Raindrops form these sphere shapes as a result of the counteracting forces of surface tension and air pressure. These forces work against each other to create tiny spheres that become oblique in shape as the raindrops increase in size.
Why Does Snow Form Instead Of Ice?
Snow is actually a collection of ice crystals that form a six-fold shape in the atmosphere. Therefore, snow doesn’t form “instead” of ice. Rather, snow is ice!
However, snow is different from other forms of frozen precipitation, such as hail, freezing rain, sleet, and graupel. These other types of precipitation form either through convection, thawing and refreezing, or the supercooling of water droplets.
Is Snow Just Frozen Rain?
Snow and frozen rain are not the same thing. The majority of precipitation starts as snow high up in the atmosphere. When this happens, the frozen water droplets take the crystalline shape of a snowflake.
However, snow may melt before it reaches the ground, forming rain. If the snow melts and then re-freezes before it hits the ground, it is often called frozen rain. Therefore, frozen rain is frozen precipitation that froze, melted, and then froze again before hitting the ground.
Why Are Snowflakes Symmetrical?
Snowflakes are symmetrical due to the bonds that water molecules make with each other as snowflakes form in the sky. These snowflakes create six-sided shapes due to the internal structures of water molecules, which forces the molecules to bond with each other in a very specific manner.
This process, known as crystallization, results in snowflakes that almost always have six-fold symmetry. Of course, if snowflakes collide with each other and break apart, they may not maintain this symmetry. But, snowflakes naturally form symmetrical structures.

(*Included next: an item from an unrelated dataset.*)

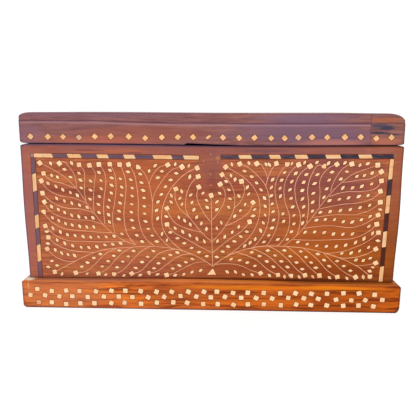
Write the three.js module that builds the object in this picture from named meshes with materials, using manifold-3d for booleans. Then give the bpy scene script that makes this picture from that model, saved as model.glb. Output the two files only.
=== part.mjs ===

Is It True That No Two Snowflakes Are The Same?
Although it is theoretically possible for two snowflakes to be the same, the chances of this happening are infinitesimally small. Since snowflakes develop their crystalline patterns as a result of the temperature and humidity of the surrounding environment, the likelihood that two snowflakes will experience precisely the same conditions is quite slim.